His homosexuality and atheism would keep him on bad terms with his conservative family throughout his life. Literature became a way for him to escape, create a new version of himself and find guidance in life when he had little from his parents. 

“He quite liked stark, tragic stories because he thought of his life as quite a stark, tragic story,” Peppiatt said. “He looked for other people who’d also looked down into the darkness.”

When it came to sexuality, Bacon often turned to Bataille. Existentialism without religion was covered by Nietzsche and Aeschylus offered a way to deal with tragedy and contextualise his own share of them, especially when his partner and muse George Dyer died of an overdose in 1971, two days before the opening of the Francis Bacon retrospective at the Grand Palais in Paris.  Bacon was sometimes transparent about his literary influences, such as “Triptych Inspired by the Oresteia of Aeschylus,” 1981, which was a three-part tragedy with mutilated bodies and skinned figures.
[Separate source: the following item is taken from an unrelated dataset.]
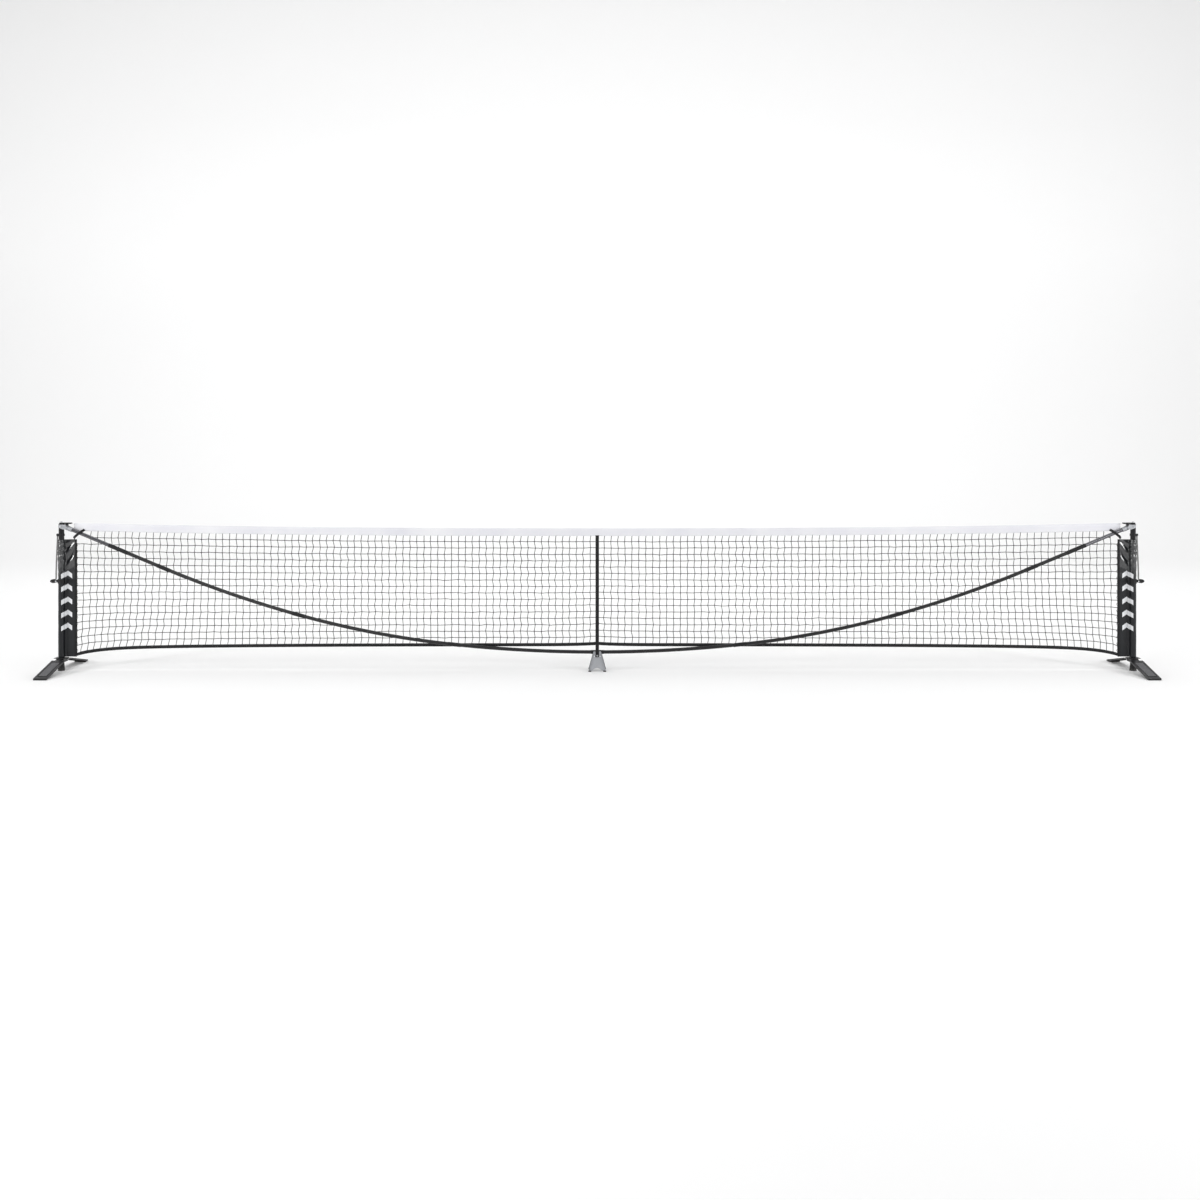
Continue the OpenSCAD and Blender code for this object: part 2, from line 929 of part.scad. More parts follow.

Other times, Bacon’s influences required more investigation. 

Ottinger said that in “Study from the Human Body and Portrait,” from 1988, Bacon was inspired by Eliot’s poetic fragments in “The Waste Land” to create a multilayered painting with aerosol paint and dry transfer lettering. This perfectly reflected the poem’s “fragmented construction and its collage of languages and multiple tales,” he said.

Second Version of Triptych 1944, (1988), © Estate of Francis Bacon. All Rights Reserved, DACS 2019


Out of all writers, however, Greek playwright Aeschylus found a special place in Bacon’s life. No one else, he believed, was able to capture tragedy like him. In 1985, he told an interviewer that a phrase from Aeschylus, “The reek of human blood smiles out at me,” raised in him “the most exciting images.” One work in particular, perfectly captures Bacon’s adoration of Aeschylus’ violent language and Bataille’s sexual writings and that’s “Second Version of Triptych 1944” from 1988, currently on show at the Pompidou. Much like many works on display, it visualizes Bacon’s demons, and in this case, it’s his sexuality and Dyer’s death. 

It’s no doubt that Bacon held a grim outlook on life, and his choices in literature certainly confirm this. The lesson in all this, Peppiatt said, was that “we don’t really know why we’re here, that we invent our purposes, that we invent our drives and aims. And then, suddenly, we’re gone.”

"Francis Bacon: Books and Painting" exhibition is at the Centre Pompidou in Paris, until 20 January 2020.